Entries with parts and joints
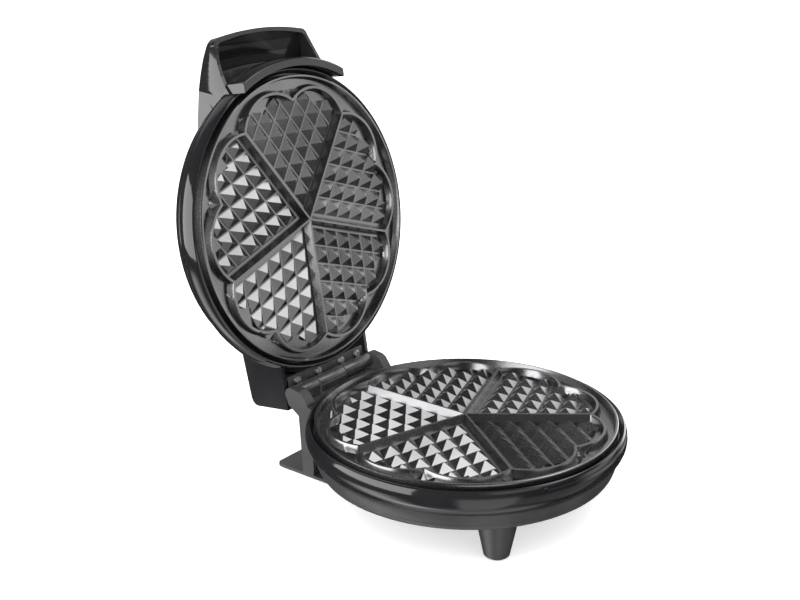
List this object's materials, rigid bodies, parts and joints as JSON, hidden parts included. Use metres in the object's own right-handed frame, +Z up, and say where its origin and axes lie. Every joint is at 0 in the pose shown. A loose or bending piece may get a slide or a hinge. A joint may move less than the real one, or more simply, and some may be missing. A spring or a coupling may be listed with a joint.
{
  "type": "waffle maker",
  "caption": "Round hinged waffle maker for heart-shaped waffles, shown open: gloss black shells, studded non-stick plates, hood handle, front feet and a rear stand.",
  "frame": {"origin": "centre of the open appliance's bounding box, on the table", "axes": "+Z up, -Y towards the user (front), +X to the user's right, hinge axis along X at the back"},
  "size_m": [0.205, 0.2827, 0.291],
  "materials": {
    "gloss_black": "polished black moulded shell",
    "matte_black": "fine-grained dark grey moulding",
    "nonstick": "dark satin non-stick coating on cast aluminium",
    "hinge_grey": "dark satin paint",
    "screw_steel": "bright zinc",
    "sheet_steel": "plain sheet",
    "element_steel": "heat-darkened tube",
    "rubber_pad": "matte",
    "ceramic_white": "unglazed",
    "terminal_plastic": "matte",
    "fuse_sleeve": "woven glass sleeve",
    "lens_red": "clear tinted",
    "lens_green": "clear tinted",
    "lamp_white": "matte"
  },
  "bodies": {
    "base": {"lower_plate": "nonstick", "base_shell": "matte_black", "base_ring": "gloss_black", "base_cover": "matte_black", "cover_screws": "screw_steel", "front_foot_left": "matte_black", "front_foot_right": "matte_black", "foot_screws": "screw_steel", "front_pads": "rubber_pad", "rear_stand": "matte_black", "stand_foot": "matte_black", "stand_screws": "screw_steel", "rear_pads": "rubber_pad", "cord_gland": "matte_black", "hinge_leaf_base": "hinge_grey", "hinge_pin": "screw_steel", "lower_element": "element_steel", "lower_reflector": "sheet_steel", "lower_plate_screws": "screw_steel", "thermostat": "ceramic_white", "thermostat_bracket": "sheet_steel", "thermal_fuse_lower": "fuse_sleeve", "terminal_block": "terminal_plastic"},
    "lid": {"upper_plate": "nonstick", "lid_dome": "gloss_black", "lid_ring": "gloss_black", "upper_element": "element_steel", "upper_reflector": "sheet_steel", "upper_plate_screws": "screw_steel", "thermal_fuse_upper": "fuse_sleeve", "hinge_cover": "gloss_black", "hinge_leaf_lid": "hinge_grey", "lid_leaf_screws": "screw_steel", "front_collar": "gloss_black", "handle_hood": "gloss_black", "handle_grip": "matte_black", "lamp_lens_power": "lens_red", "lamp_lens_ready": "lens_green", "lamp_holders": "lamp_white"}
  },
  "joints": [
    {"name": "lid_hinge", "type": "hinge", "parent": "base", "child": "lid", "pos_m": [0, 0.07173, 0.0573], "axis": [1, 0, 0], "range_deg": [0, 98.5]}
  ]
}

---

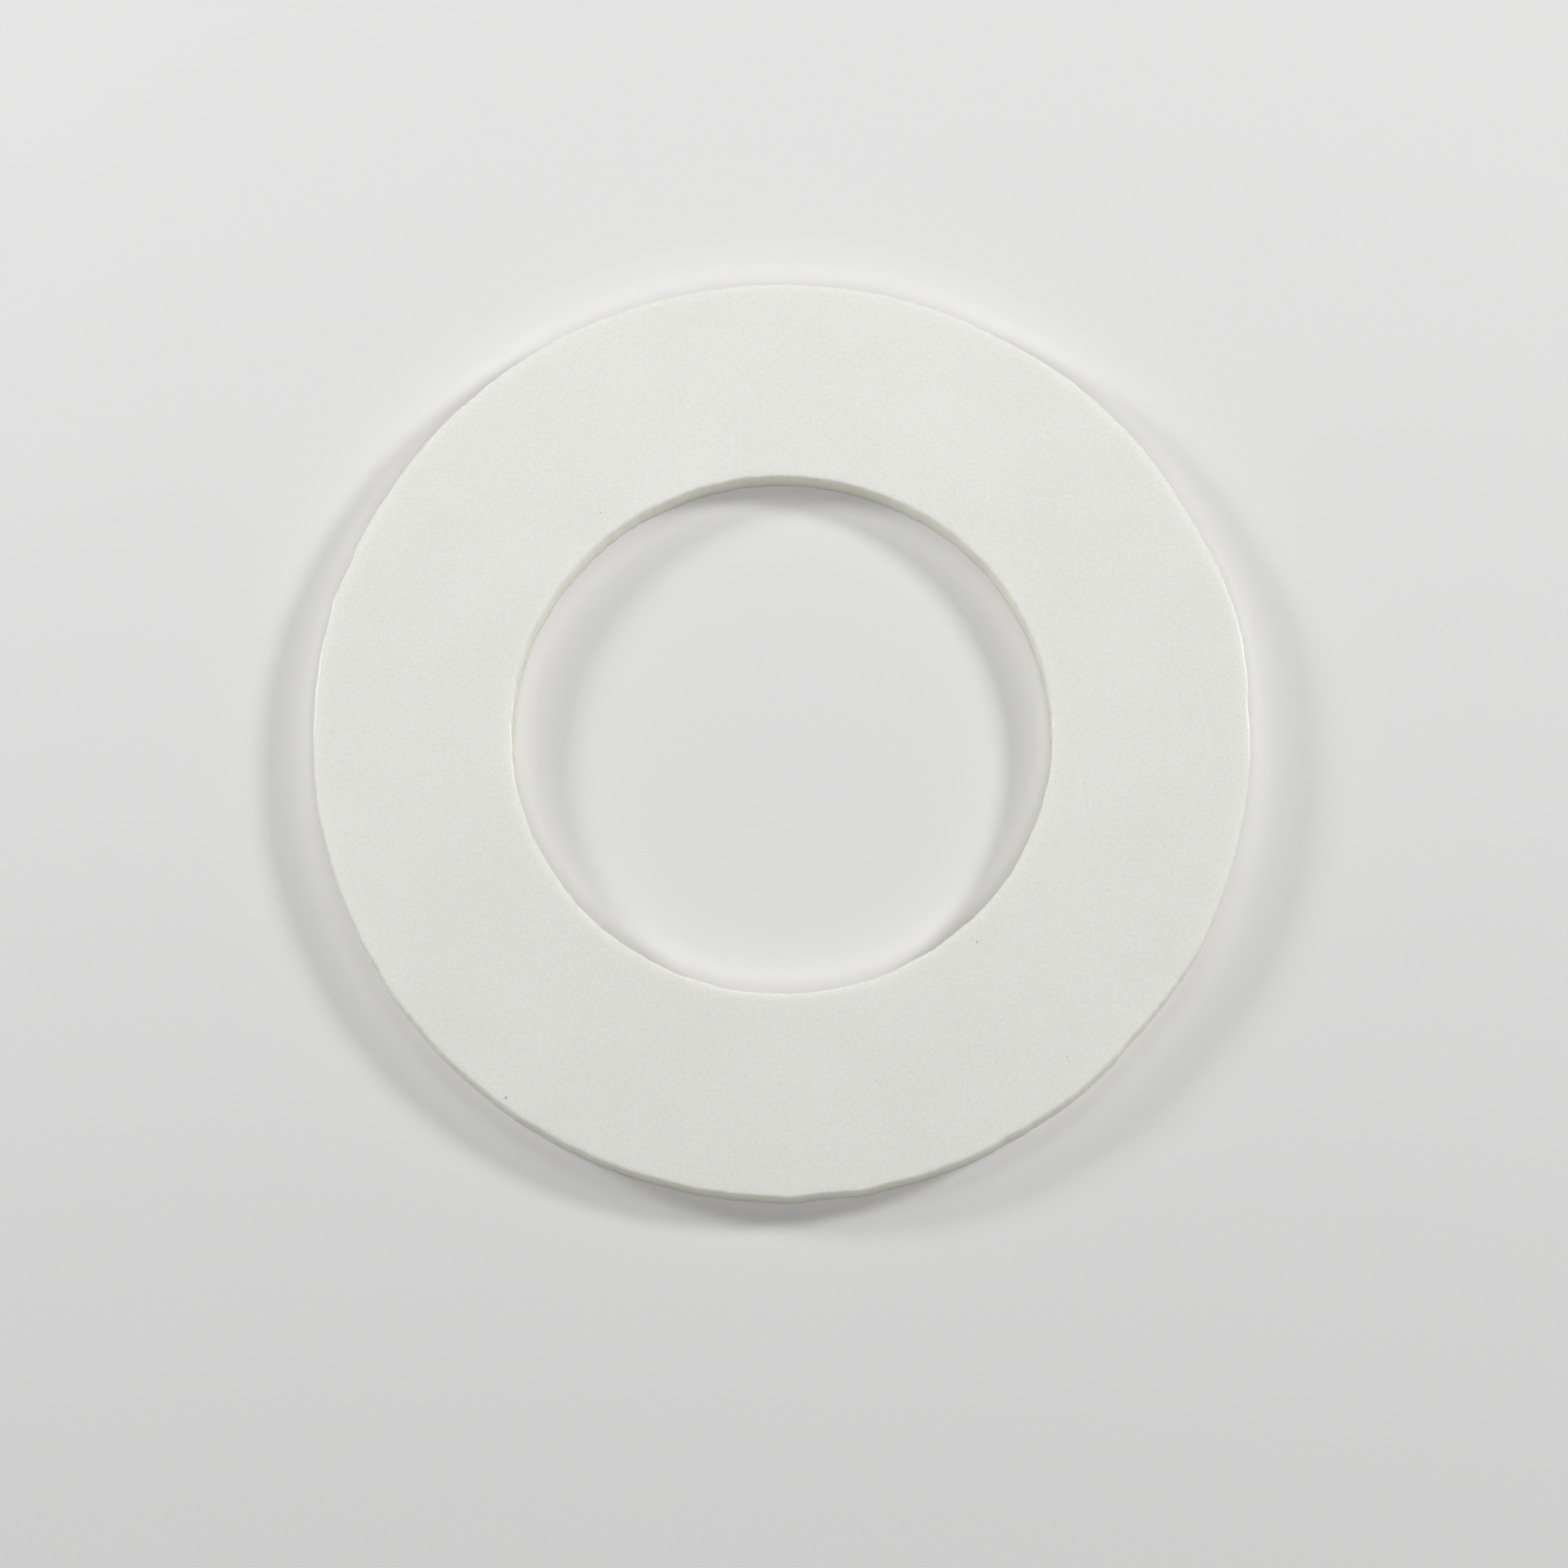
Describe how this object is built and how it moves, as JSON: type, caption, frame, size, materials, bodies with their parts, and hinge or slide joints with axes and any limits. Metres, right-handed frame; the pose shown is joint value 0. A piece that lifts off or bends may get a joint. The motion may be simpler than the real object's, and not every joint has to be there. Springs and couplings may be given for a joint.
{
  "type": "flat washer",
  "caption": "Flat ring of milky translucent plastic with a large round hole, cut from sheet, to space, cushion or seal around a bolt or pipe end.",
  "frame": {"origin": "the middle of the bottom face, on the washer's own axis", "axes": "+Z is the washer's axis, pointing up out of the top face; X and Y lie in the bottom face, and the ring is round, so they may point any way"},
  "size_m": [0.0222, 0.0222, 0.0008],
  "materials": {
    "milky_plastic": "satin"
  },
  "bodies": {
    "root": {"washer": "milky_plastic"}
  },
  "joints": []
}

▶ [YOUR INSTRUCTIONS] Copy all the lines above that hold the string "type".

▶ [OUTPUT]
  "type": "waffle maker",
    {"name": "lid_hinge", "type": "hinge", "parent": "base", "child": "lid", "pos_m": [0, 0.07173, 0.0573], "axis": [1, 0, 0], "range_deg": [0, 98.5]}
Describe how this object is built and how it moves, as JSON: type, caption, frame, size, materials, bodies with their parts, and hinge or slide joints with axes and any limits. Metres, right-handed frame; the pose shown is joint value 0. A piece that lifts off or bends may get a joint. The motion may be simpler than the real object's, and not every joint has to be there. Springs and couplings may be given for a joint.
  "type": "flat washer",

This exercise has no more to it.